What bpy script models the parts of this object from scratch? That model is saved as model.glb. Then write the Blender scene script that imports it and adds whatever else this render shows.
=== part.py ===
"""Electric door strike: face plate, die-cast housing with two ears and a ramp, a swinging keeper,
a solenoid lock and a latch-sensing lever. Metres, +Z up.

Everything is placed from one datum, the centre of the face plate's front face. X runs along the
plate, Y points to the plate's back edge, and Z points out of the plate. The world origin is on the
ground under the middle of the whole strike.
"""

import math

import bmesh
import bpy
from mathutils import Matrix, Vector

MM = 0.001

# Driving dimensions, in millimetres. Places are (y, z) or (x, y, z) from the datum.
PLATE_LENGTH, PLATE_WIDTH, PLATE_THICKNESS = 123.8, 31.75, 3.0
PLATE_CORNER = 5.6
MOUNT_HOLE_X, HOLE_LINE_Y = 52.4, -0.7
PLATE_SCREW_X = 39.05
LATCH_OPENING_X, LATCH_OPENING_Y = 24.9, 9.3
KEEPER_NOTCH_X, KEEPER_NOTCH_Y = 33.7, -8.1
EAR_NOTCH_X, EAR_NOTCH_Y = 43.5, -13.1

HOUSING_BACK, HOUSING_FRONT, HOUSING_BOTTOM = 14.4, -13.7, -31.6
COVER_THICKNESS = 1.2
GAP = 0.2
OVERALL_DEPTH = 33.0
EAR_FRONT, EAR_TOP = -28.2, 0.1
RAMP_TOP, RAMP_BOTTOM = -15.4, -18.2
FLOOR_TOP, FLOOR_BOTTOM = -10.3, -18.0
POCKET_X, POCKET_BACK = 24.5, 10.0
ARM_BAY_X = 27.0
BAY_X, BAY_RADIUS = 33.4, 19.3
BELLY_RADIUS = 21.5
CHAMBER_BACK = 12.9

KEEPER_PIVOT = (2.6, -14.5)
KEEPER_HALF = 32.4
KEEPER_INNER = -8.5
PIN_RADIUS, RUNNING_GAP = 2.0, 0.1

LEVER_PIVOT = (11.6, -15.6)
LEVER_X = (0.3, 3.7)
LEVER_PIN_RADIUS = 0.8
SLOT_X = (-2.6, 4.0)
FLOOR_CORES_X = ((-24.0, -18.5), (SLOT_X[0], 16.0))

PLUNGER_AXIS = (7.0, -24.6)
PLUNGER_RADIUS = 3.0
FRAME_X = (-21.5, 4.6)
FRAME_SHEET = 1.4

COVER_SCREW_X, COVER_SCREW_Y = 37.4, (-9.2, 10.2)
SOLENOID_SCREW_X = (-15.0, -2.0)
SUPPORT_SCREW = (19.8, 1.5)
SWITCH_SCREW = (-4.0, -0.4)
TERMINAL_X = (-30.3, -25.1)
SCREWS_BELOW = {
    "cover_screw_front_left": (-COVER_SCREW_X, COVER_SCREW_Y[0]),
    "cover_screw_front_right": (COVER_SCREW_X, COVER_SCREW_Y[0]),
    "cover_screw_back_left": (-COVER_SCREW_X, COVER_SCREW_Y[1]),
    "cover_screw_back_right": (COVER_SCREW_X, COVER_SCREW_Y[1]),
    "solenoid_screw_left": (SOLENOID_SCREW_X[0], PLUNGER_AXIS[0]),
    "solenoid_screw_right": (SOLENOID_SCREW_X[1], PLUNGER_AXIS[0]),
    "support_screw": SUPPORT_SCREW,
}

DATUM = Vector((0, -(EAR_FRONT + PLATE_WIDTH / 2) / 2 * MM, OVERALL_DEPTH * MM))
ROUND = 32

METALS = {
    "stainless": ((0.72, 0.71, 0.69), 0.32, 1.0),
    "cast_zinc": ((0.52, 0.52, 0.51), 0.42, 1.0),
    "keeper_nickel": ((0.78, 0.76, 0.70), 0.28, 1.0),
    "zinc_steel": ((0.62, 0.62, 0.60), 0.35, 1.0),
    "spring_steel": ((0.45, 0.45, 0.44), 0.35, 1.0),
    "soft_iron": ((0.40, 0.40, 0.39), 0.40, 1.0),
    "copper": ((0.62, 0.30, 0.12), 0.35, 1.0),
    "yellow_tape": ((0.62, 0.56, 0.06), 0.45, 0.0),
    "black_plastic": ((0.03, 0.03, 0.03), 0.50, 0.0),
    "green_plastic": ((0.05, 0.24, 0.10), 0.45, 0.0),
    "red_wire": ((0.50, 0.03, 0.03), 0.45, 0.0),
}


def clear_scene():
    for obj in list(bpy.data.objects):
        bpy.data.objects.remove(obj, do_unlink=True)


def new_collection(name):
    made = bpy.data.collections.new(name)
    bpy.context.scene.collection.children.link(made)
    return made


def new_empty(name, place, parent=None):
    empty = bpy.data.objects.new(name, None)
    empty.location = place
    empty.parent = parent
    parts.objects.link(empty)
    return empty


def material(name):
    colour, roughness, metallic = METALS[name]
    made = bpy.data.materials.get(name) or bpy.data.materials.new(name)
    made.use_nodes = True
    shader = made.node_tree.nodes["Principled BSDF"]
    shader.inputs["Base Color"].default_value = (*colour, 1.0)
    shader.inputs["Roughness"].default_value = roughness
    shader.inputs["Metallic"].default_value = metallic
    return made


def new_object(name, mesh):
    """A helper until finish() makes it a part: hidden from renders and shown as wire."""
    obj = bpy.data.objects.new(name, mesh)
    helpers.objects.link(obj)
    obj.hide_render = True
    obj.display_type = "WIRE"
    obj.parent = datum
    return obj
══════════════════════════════
[Exercise prompt] Reproduce the entire listing word for word.

[Right answer]
What bpy script models the parts of this object from scratch? That model is saved as model.glb. Then write the Blender scene script that imports it and adds whatever else this render shows.
=== part.py ===
"""Electric door strike: face plate, die-cast housing with two ears and a ramp, a swinging keeper,
a solenoid lock and a latch-sensing lever. Metres, +Z up.

Everything is placed from one datum, the centre of the face plate's front face. X runs along the
plate, Y points to the plate's back edge, and Z points out of the plate. The world origin is on the
ground under the middle of the whole strike.
"""

import math

import bmesh
import bpy
from mathutils import Matrix, Vector

MM = 0.001

# Driving dimensions, in millimetres. Places are (y, z) or (x, y, z) from the datum.
PLATE_LENGTH, PLATE_WIDTH, PLATE_THICKNESS = 123.8, 31.75, 3.0
PLATE_CORNER = 5.6
MOUNT_HOLE_X, HOLE_LINE_Y = 52.4, -0.7
PLATE_SCREW_X = 39.05
LATCH_OPENING_X, LATCH_OPENING_Y = 24.9, 9.3
KEEPER_NOTCH_X, KEEPER_NOTCH_Y = 33.7, -8.1
EAR_NOTCH_X, EAR_NOTCH_Y = 43.5, -13.1

HOUSING_BACK, HOUSING_FRONT, HOUSING_BOTTOM = 14.4, -13.7, -31.6
COVER_THICKNESS = 1.2
GAP = 0.2
OVERALL_DEPTH = 33.0
EAR_FRONT, EAR_TOP = -28.2, 0.1
RAMP_TOP, RAMP_BOTTOM = -15.4, -18.2
FLOOR_TOP, FLOOR_BOTTOM = -10.3, -18.0
POCKET_X, POCKET_BACK = 24.5, 10.0
ARM_BAY_X = 27.0
BAY_X, BAY_RADIUS = 33.4, 19.3
BELLY_RADIUS = 21.5
CHAMBER_BACK = 12.9

KEEPER_PIVOT = (2.6, -14.5)
KEEPER_HALF = 32.4
KEEPER_INNER = -8.5
PIN_RADIUS, RUNNING_GAP = 2.0, 0.1

LEVER_PIVOT = (11.6, -15.6)
LEVER_X = (0.3, 3.7)
LEVER_PIN_RADIUS = 0.8
SLOT_X = (-2.6, 4.0)
FLOOR_CORES_X = ((-24.0, -18.5), (SLOT_X[0], 16.0))

PLUNGER_AXIS = (7.0, -24.6)
PLUNGER_RADIUS = 3.0
FRAME_X = (-21.5, 4.6)
FRAME_SHEET = 1.4

COVER_SCREW_X, COVER_SCREW_Y = 37.4, (-9.2, 10.2)
SOLENOID_SCREW_X = (-15.0, -2.0)
SUPPORT_SCREW = (19.8, 1.5)
SWITCH_SCREW = (-4.0, -0.4)
TERMINAL_X = (-30.3, -25.1)
SCREWS_BELOW = {
    "cover_screw_front_left": (-COVER_SCREW_X, COVER_SCREW_Y[0]),
    "cover_screw_front_right": (COVER_SCREW_X, COVER_SCREW_Y[0]),
    "cover_screw_back_left": (-COVER_SCREW_X, COVER_SCREW_Y[1]),
    "cover_screw_back_right": (COVER_SCREW_X, COVER_SCREW_Y[1]),
    "solenoid_screw_left": (SOLENOID_SCREW_X[0], PLUNGER_AXIS[0]),
    "solenoid_screw_right": (SOLENOID_SCREW_X[1], PLUNGER_AXIS[0]),
    "support_screw": SUPPORT_SCREW,
}

DATUM = Vector((0, -(EAR_FRONT + PLATE_WIDTH / 2) / 2 * MM, OVERALL_DEPTH * MM))
ROUND = 32

METALS = {
    "stainless": ((0.72, 0.71, 0.69), 0.32, 1.0),
    "cast_zinc": ((0.52, 0.52, 0.51), 0.42, 1.0),
    "keeper_nickel": ((0.78, 0.76, 0.70), 0.28, 1.0),
    "zinc_steel": ((0.62, 0.62, 0.60), 0.35, 1.0),
    "spring_steel": ((0.45, 0.45, 0.44), 0.35, 1.0),
    "soft_iron": ((0.40, 0.40, 0.39), 0.40, 1.0),
    "copper": ((0.62, 0.30, 0.12), 0.35, 1.0),
    "yellow_tape": ((0.62, 0.56, 0.06), 0.45, 0.0),
    "black_plastic": ((0.03, 0.03, 0.03), 0.50, 0.0),
    "green_plastic": ((0.05, 0.24, 0.10), 0.45, 0.0),
    "red_wire": ((0.50, 0.03, 0.03), 0.45, 0.0),
}


def clear_scene():
    for obj in list(bpy.data.objects):
        bpy.data.objects.remove(obj, do_unlink=True)


def new_collection(name):
    made = bpy.data.collections.new(name)
    bpy.context.scene.collection.children.link(made)
    return made


def new_empty(name, place, parent=None):
    empty = bpy.data.objects.new(name, None)
    empty.location = place
    empty.parent = parent
    parts.objects.link(empty)
    return empty


def material(name):
    colour, roughness, metallic = METALS[name]
    made = bpy.data.materials.get(name) or bpy.data.materials.new(name)
    made.use_nodes = True
    shader = made.node_tree.nodes["Principled BSDF"]
    shader.inputs["Base Color"].default_value = (*colour, 1.0)
    shader.inputs["Roughness"].default_value = roughness
    shader.inputs["Metallic"].default_value = metallic
    return made


def new_object(name, mesh):
    """A helper until finish() makes it a part: hidden from renders and shown as wire."""
    obj = bpy.data.objects.new(name, mesh)
    helpers.objects.link(obj)
    obj.hide_render = True
    obj.display_type = "WIRE"
    obj.parent = datum
    return obj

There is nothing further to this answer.